While this has been characterized as the county assuming KCCHA debt, most of this will be a loan to KCCHA. Given the precarious financial condition of KCCHA, it is uncertain when and if KCCHA will be able to repay the county. At the end of the four years, the county will sell long-term debt. The annual cost of that debt service will reduce funds available for county services.

As chair of the KCCHA this year, I have spent a great deal of time trying to find solutions that would allow KCCHA to continue while minimizing the damage to the county. Ultimately, the loan with Bank of America does both. In addition, it takes Harborside off KCCHA books and gets the agency focused back again on its core mission of providing housing to low-income residents.

There are four points to remember about the KCCHA problems: None of the current commissioners created the problems we are facing, The county is legally committed to make this loan, and the alternatives are much worse. The commissioners have directed that the county will not make such guarantees in the future and, as members of the KCCHA Board, have voted to return KCCHA to its core mission of providing low-income housing.
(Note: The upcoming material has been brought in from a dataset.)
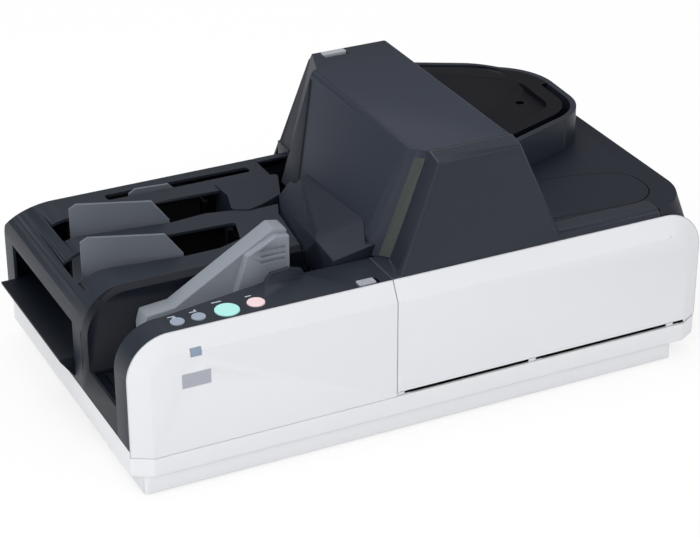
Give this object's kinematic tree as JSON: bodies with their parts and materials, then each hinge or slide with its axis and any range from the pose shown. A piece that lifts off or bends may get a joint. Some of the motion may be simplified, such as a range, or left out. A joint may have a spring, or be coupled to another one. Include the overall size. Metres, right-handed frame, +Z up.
{
  "type": "cheque scanner",
  "caption": "Desktop cheque scanner: upright feed hopper, hooded imaging section, U-turn loop and sorting pockets, with hinged front, rear and cartridge covers.",
  "frame": {"origin": "centre of the footprint, on the plane of the table", "axes": "+X along the long side towards the loop, +Y to the back, +Z up"},
  "size_m": [0.512, 0.29, 0.2178],
  "materials": {
    "white_shell": "fine satin moulding",
    "base_white": "fine satin moulding",
    "dark_shell": "fine grained moulding",
    "dark_hood": "fine grained moulding",
    "inner_black": "matt moulding",
    "guide_grey": "satin moulding",
    "plate_smoke": "satin moulding",
    "button_grey": "satin",
    "button_mint": "satin",
    "button_pink": "satin",
    "latch_grey": "satin",
    "badge_silver": "brushed",
    "lens_blue": "smooth",
    "rubber_black": "matt",
    "roller_rubber": "matt",
    "bright_steel": "bright",
    "zinc_plate": "zinc plated",
    "hopper_grey": "anodised",
    "frame_grey": "matt moulding",
    "sensor_black": "matt",
    "clear_glass": "polished",
    "board_green": "solder mask",
    "motor_case": "drawn",
    "belt_black": "matt",
    "cartridge_black": "moulded",
    "socket_black": "moulded",
    "socket_steel": "bright"
  },
  "bodies": {
    "root": {"base_tray": "base_white", "rubber_feet": "rubber_black", "chassis_plate": "zinc_plate", "chassis_screws": "bright_steel", "hinge_pins": "bright_steel", "front_left_cover": "white_shell", "badge_plate": "badge_silver", "indicator_lens": "lens_blue", "control_panel": "dark_shell", "button_board": "board_green", "hopper_tray": "dark_shell", "hopper_plate": "hopper_grey", "guide_rail": "bright_steel", "pocket_cover": "dark_shell", "sorter_lip": "dark_shell", "pocket_tub": "inner_black", "plate_pivots": "bright_steel", "diverter_housing": "dark_hood", "hood_shell": "dark_hood", "hood_ramp": "dark_shell", "right_deck": "dark_shell", "lid_seat": "inner_black", "ink_cartridge": "cartridge_black", "loop_guide": "dark_shell", "loop_island": "dark_shell", "path_frame": "frame_grey", "front_image_sensor": "sensor_black", "rear_image_sensor": "sensor_black", "sensor_glass": "clear_glass", "magnetic_head": "motor_case", "transport_motor": "motor_case", "drive_belt": "belt_black", "main_board": "board_green", "power_inlet": "socket_black", "interface_port": "socket_steel"},
    "front_cover": {"front_panel": "white_shell", "front_cap": "dark_hood"},
    "front_latch": {"front_latch": "latch_grey"},
    "rear_cover": {"rear_cover": "dark_hood"},
    "hood_latch": {"hood_latch": "latch_grey"},
    "access_lid": {"access_lid": "dark_shell"},
    "document_guide": {"document_guide": "guide_grey"},
    "pressure_plate_1": {"pressure_plate_1": "plate_smoke"},
    "pressure_plate_2": {"pressure_plate_2": "plate_smoke"},
    "pressure_plate_3": {"pressure_plate_3": "plate_smoke"},
    "menu_button_left": {"menu_button_left": "button_grey"},
    "menu_button_right": {"menu_button_right": "button_grey"},
    "start_button": {"start_button": "button_mint"},
    "stop_button": {"stop_button": "button_pink"},
    "feed_roller": {"feed_roller": "roller_rubber"},
    "separation_roller": {"separation_roller": "roller_rubber"},
    "drive_roller_front": {"drive_roller_front": "roller_rubber"},
    "drive_roller_turn": {"drive_roller_turn": "roller_rubber"},
    "loop_roller": {"loop_roller": "roller_rubber"},
    "pinch_roller_1": {"pinch_roller_1": "roller_rubber"},
    "pinch_roller_2": {"pinch_roller_2": "roller_rubber"},
    "pinch_roller_3": {"pinch_roller_3": "roller_rubber"},
    "motor_pulley": {"motor_pulley": "zinc_plate"},
    "diverter_gate_back": {"diverter_gate_back": "inner_black"},
    "diverter_gate_front": {"diverter_gate_front": "inner_black"}
  },
  "joints": [
    {"name": "front_cover_hinge", "type": "hinge", "parent": "root", "child": "front_cover", "pos_m": [0.006, -0.1432, 0.0343], "axis": [1, 0, 0], "range_deg": [0, 60]},
    {"name": "front_latch_slide", "type": "slide", "parent": "root", "child": "front_latch", "axis": [1, 0, 0], "range_m": [0, 0.0028], "stiffness_N_per_m": 200},
    {"name": "rear_cover_hinge", "type": "hinge", "parent": "root", "child": "rear_cover", "pos_m": [0.006, 0.1432, 0.0408], "axis": [-1, 0, 0], "range_deg": [0, 60]},
    {"name": "hood_latch_slide", "type": "slide", "parent": "rear_cover", "child": "hood_latch", "axis": [0, -1, 0], "range_m": [0, 0.0028], "stiffness_N_per_m": 200},
    {"name": "access_lid_hinge", "type": "hinge", "parent": "root", "child": "access_lid", "pos_m": [0.13035, -0.07, 0.13675], "axis": [0, -1, 0], "range_deg": [0, 75]},
    {"name": "document_guide_slide", "type": "slide", "parent": "root", "child": "document_guide", "axis": [0, 1, 0], "range_m": [-0.012, 0.003]},
    {"name": "pressure_plate_1_swing", "type": "hinge", "parent": "root", "child": "pressure_plate_1", "pos_m": [-0.1465, -0.017, 0.06], "axis": [0, 0, 1], "range_deg": [0, 12], "stiffness_Nm_per_rad": 0.02},
    {"name": "pressure_plate_2_swing", "type": "hinge", "parent": "root", "child": "pressure_plate_2", "pos_m": [-0.1345, 0.042, 0.06], "axis": [0, 0, 1], "range_deg": [0, 12], "stiffness_Nm_per_rad": 0.02},
    {"name": "pressure_plate_3_swing", "type": "hinge", "parent": "root", "child": "pressure_plate_3", "pos_m": [-0.106, 0.1006, 0.06], "axis": [0, 0, 1], "range_deg": [0, 5], "stiffness_Nm_per_rad": 0.02},
    {"name": "menu_button_left_press", "type": "slide", "parent": "root", "child": "menu_button_left", "axis": [0, 0, -1], "range_m": [0, 0.001], "stiffness_N_per_m": 500},
    {"name": "menu_button_right_press", "type": "slide", "parent": "root", "child": "menu_button_right", "axis": [0, 0, -1], "range_m": [0, 0.001], "stiffness_N_per_m": 500},
    {"name": "start_button_press", "type": "slide", "parent": "root", "child": "start_button", "axis": [0, 0, -1], "range_m": [0, 0.001], "stiffness_N_per_m": 500},
    {"name": "stop_button_press", "type": "slide", "parent": "root", "child": "stop_button", "axis": [0, 0, -1], "range_m": [0, 0.001], "stiffness_N_per_m": 500},
    {"name": "drive_roller_turn_spin", "type": "hinge", "parent": "root", "child": "drive_roller_turn", "pos_m": [0.10119, -0.05228, 0.06], "axis": [0, 0, 1], "continuous": true},
    {"name": "drive_roller_front_spin", "type": "hinge", "parent": "root", "child": "drive_roller_front", "pos_m": [0.01715, -0.0897, 0.06], "axis": [0, 0, 1], "continuous": true},
    {"name": "loop_roller_spin", "type": "hinge", "parent": "root", "child": "loop_roller", "pos_m": [0.21845, 0.062, 0.06], "axis": [0, 0, 1], "continuous": true},
    {"name": "feed_roller_spin", "type": "hinge", "parent": "root", "child": "feed_roller", "pos_m": [-0.097, -0.1035, 0.06], "axis": [0, 0, 1], "continuous": true},
    {"name": "motor_pulley_spin", "type": "hinge", "parent": "root", "child": "motor_pulley", "pos_m": [0.026, 0, 0.06], "axis": [0, 0, 1], "continuous": true},
    {"name": "pinch_roller_1_spin", "type": "hinge", "parent": "root", "child": "pinch_roller_1", "pos_m": [0.01048, -0.07472, 0.06], "axis": [0, 0, 1], "continuous": true},
    {"name": "pinch_roller_2_spin", "type": "hinge", "parent": "root", "child": "pinch_roller_2", "pos_m": [0.09452, -0.0373, 0.06], "axis": [0, 0, 1], "continuous": true},
    {"name": "pinch_roller_3_spin", "type": "hinge", "parent": "root", "child": "pinch_roller_3", "pos_m": [0.23485, 0.062, 0.06], "axis": [0, 0, 1], "continuous": true},
    {"name": "separation_roller_spin", "type": "hinge", "parent": "root", "child": "separation_roller", "pos_m": [-0.042, -0.0843, 0.06], "axis": [0, 0, 1], "continuous": true},
    {"name": "diverter_gate_back_swing", "type": "hinge", "parent": "root", "child": "diverter_gate_back", "pos_m": [-0.086, 0.09, 0.06], "axis": [0, 0, 1], "range_deg": [-12, 12], "stiffness_Nm_per_rad": 0.01},
    {"name": "diverter_gate_front_swing", "type": "hinge", "parent": "root", "child": "diverter_gate_front", "pos_m": [-0.087, 0.032, 0.06], "axis": [0, 0, 1], "range_deg": [-12, 12], "stiffness_Nm_per_rad": 0.01}
  ],
  "couplings": [
    {"joint": "drive_roller_front_spin", "follows": "drive_roller_turn_spin", "ratio": 1},
    {"joint": "loop_roller_spin", "follows": "drive_roller_turn_spin", "ratio": 1},
    {"joint": "feed_roller_spin", "follows": "drive_roller_turn_spin", "ratio": 1},
    {"joint": "motor_pulley_spin", "follows": "drive_roller_turn_spin", "ratio": 1},
    {"joint": "pinch_roller_1_spin", "follows": "drive_roller_turn_spin", "ratio": -1.2857},
    {"joint": "pinch_roller_2_spin", "follows": "drive_roller_turn_spin", "ratio": -1.2857},
    {"joint": "pinch_roller_3_spin", "follows": "drive_roller_turn_spin", "ratio": -1.2857}
  ]
}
I wish I could tell you that this loan solves the problem. As of this writing (mid-May) there are other outstanding bank loans that threaten KCCHA. In addition, the organization continues to face significant operating shortfalls. The KCCHA board believes that meeting the needs for low-income housing requires a housing agency. This loan is just the first step in what I believe will be a long recovery for a vital organization that lost its bearings but is now returning to its core mission of providing low-income housing to our county’s most needy populations.